Watch out for getting your rope caught in the thin flake after you pull the roof move. You may have to put a nut in here just to keep the rope out from behind the flake!

Also, don't mess up in the first 20 feet or so. They aren't hard moves, but if you blow it, decking is definitely a possibility.

That having been said, I do believe this route is bolted entirely appropriately (i.e. there are no bolts.)
By Christian
From: Casa do Cacete
May 29, 2008
rating: 5.10- 6a 18 VI+ 18 E1 5a

5.8's a sandbag for this climb. Kind of bouldery low 10s moves to a good stance and ledge, protected by a .3 or .4 cam, not sure how bomber that cam was, if I remember correctly you kind of have to commit the move to get a better look at it.

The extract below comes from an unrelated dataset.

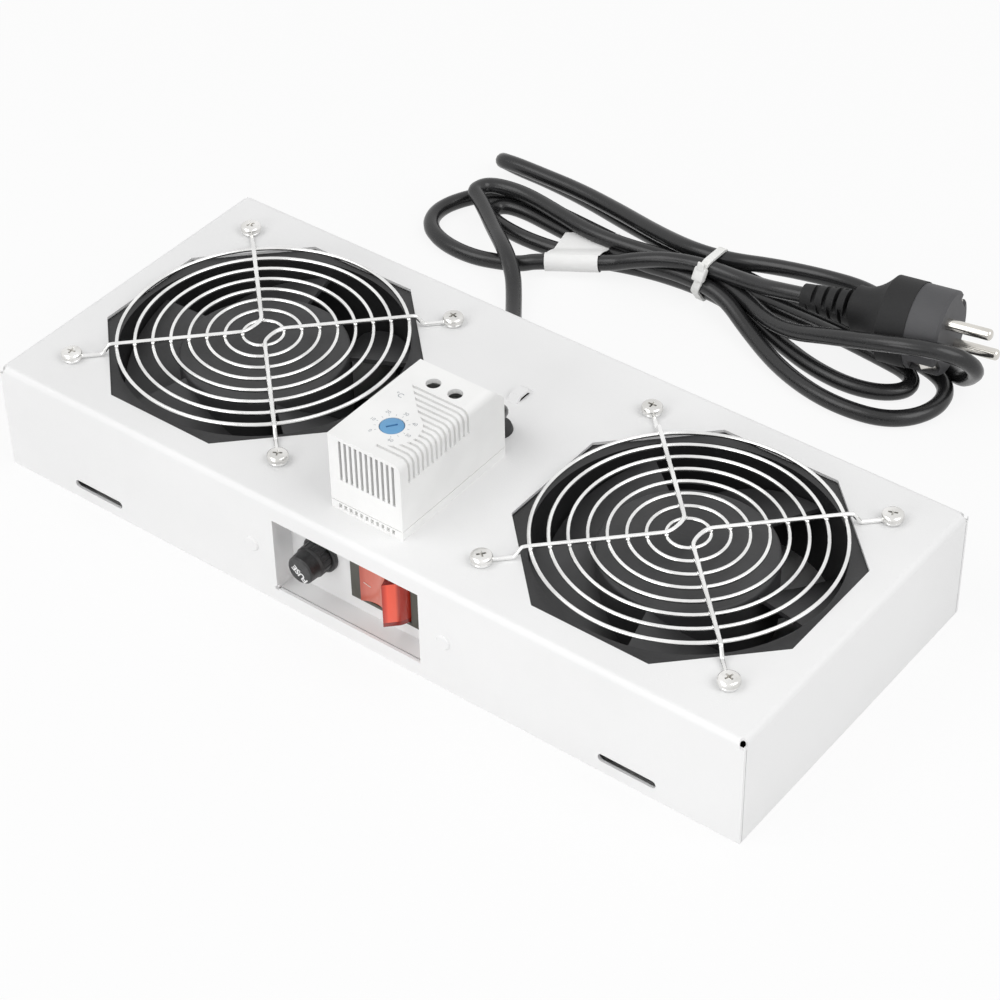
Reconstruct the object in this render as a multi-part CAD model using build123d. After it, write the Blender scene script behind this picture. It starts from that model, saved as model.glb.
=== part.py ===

But at least somebody was kind enough to fix a #1 Camalot just after the hard stuff at the bottom. (Edit: has been cleaned)
By Jon Ruland
From: Tucson, AZ
Jul 6, 2008
rating: 5.9 5c 17 VI 17 HVS 5a PG13

definitely not 5.8. very cool climb though. just be careful on the thinly protected bottom (5.8ish) section.

EDIT 9/27/15
i did this route again today. the bottom felt like 5.9 and was questionably protected by the smallest non-aid nut i have (BD #3). also, pulling through the blocky stuff to the right of the roof will put you well above your gear. be careful.
By Ryan Suedkamp
Dec 6, 2015

Cool old school climb. I thought the crack before the anchor was pretty unique for Mount Lemmon. It sure felt harder than 5.8 to me. You got to love those old school routes!
By Justin Headley
From: Tucson
Mar 11, 2016
rating: 5.9 5c 17 VI 17 HVS 5a

Got bad rope drag on this wandering route. A large cam (BD #4, a #5 would work too) was useful right after the roof. The crux is down low and I felt like I was pulling the crux move a few feet above my last piece. Would not recommend for newer trad leaders. The route is a walk off, or you and your follower could rap off the cold shuts about 6 feet to climber's right of the anchor bolts. A 60m will just barely get you down. Tie knots in the ends! Hand crack part was sweet.